Who do you root for if you don’t have a team in the postseason? While there are no wrong answers to this question (except for “the Yankees”), if you’re not cheering for the Oakland Athletics, you’re probably a jerk.
THE LESS CRAPPY REFERREES ARE BACK
On a beautiful fall weekend where the multicolored leaves were fluttering off the trees and it was just cold enough that everyone in the neighborhood kept their smelly babies indoors, I got a phone call. “Snakes!”—that’s my nickname—“We have to go to that place with all the babes and cheap cool food and then to the store with the secret deposit of deadstock 1940s sweatshirts, the ones with the four-inch cuffs that you’ve been faxing me about.” I really wanted to go and experience all those things, but I couldn’t because sports. A few hours later I got a call about the art zine fair in Long Island City, which I had to skip for sports, too. I really wanted to see those zines, but part of being an adult is not going to zine fairs. If you didn’t skip anything, that’s fine. I didn’t need to eat that pizza made by a 95-year-old guy who’s retiring tomorrow anyways, I really was happy watching that Alabama game and telling you about it.
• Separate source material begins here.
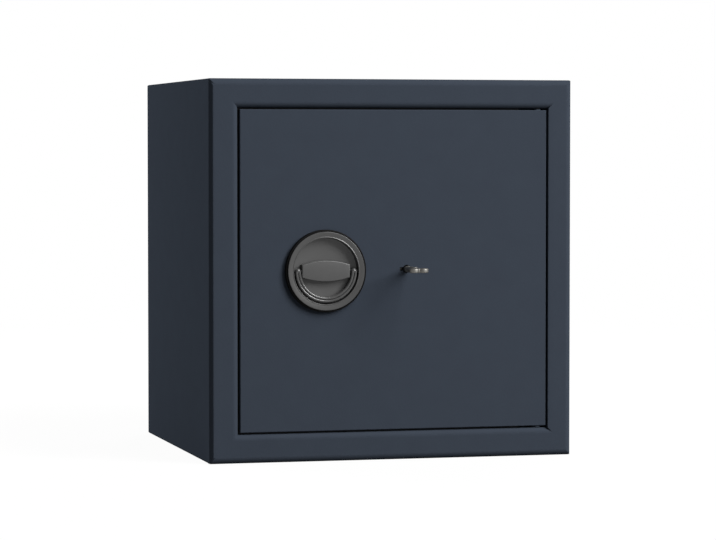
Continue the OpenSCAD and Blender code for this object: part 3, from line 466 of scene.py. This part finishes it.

- The real refs are back, duh, and kind of blew it Sunday, so things are back to normal. Since you know the refs are back, you know it’s because the replacement guys made a fuck-up for the ages on Monday and gave Seattle the win. I won’t mention that the president got involved and the Reagan-boner guy from Wisconsin sided with the unions because he loves his team so much. It was one of those insane sports items that crosses over into regular news, so, like I said, I won’t discuss it. But on the off-chance you didn’t read this column, by the LA Times’ Michael Hiltzik, on the subject, you should, because it’s pretty much all there.
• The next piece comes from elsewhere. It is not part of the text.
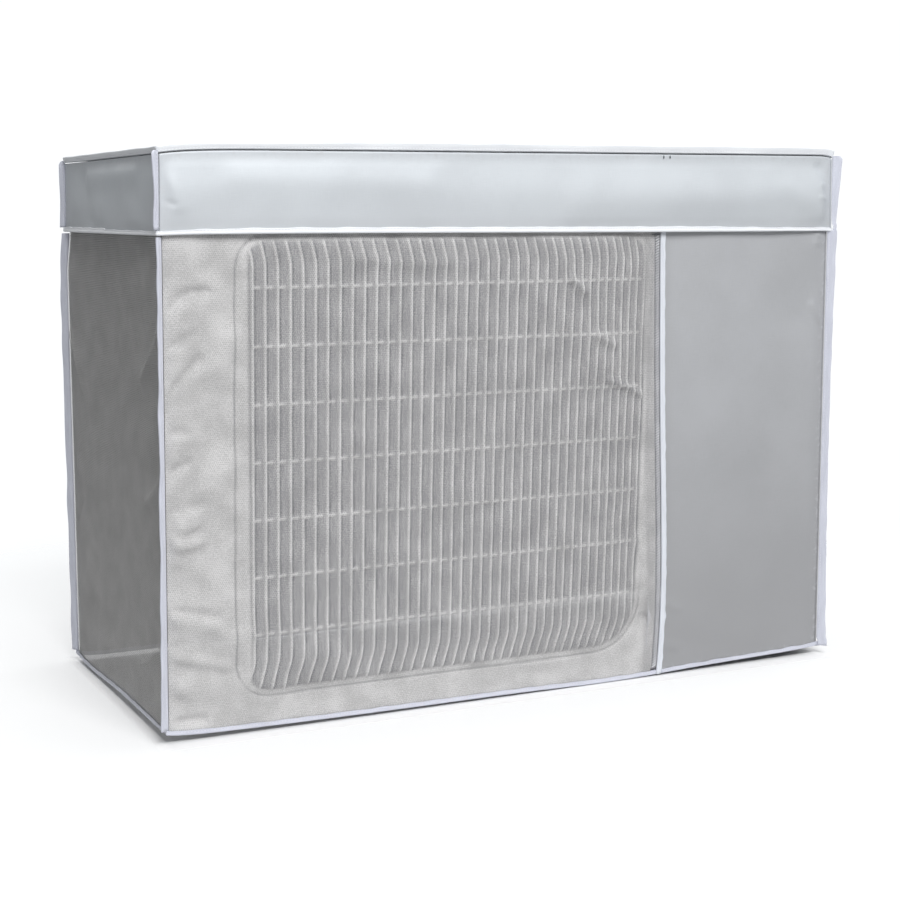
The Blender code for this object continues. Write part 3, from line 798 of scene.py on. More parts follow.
@dataclass(frozen=True)
class GuardPress:
    """The shape that the net keeps from the round-cornered guard it is drawn over.

    A low plateau with a narrow groove round it, upright ribs that bend to the left at both ends, and
    a few level bars, all pressed softly.
    """

    middle: tuple[float, float] = (-0.090, -0.324)
    half: tuple[float, float] = (0.246, 0.241)
    corner: float = 0.034
    low_right_corner: float = 0.056
    rise: float = 0.0030
    slope: float = 0.010
    groove: tuple[float, float, float] = (0.0030, 0.0014, 0.0014)  # outward, width and depth
    rib_ends: tuple[float, float] = (-0.321, 0.156)
    rib_count: tuple[float, ...] = (24.283, 84.813, 47.479, 59.475)  # the ribs' number by powers of the place
    rib_level: float = -0.280
    rib_lean: tuple[float, float, float] = (0.005, 0.045, 1.7)  # at the left, how much more at the right, and its power
    rib_shift: tuple[float, float, float] = (0.0026, -0.0036, 3.0)  # the same for how far they stand to the right
    rib_height: float = 0.0020
    rib_shade: tuple[float, float] = (0.15, 0.30)  # a painted shadow line right of a rib, where the net also opens: its place in the pitch and its depth
    bottom_bend: float = 0.0085
    bottom_run: float = 0.040
    rib_sharpness: float = 5.0
    rib_bend: float = 0.0050
    rib_bend_run: float = 0.030
    bar_top: float = -0.135
    bar_pitch: float = 0.0608
    bar_width: float = 0.0015
    bar_height: float = 0.0012
    bar_middle: float = 0.30  # of the broken bars' pieces, in the ribs' pitch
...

- The Saints, who won the Super Bowl last year, are 0-4 after missing a last-minute field goal in Green Bay, and I’m told they’re not going to play the rest of the season out of pride. Of course, they didn’t actually win the Super Bowl last year, but it feels like they did, doesn’t it?
- It’s only September (as I write this), so it’s a little premature to say that the season is over for the Jets, who have an injury-depleted defense and not one competent player on offense. Wait, no, it’s midnight……. Now. The Jets’ season is over. Thanks for reading.
- Michael Vick just shut the press conference game down.
- I had this whole thing written about how going into Sunday night, no AL team has clinched a playoff spot, but then the Rangers beat the Angels and somehow clinched spots for themselves, the Orioles, and the Yankees. Still, not knowing what the playoffs will look like until the fourth-to-last day of the regular season feels like some sort of record. I’d look it up, but you probably don’t care. There are postseason implications in pretty much every series these next few days, which is awesome, but it’s also the last week with 15 games a night, which is a bummer.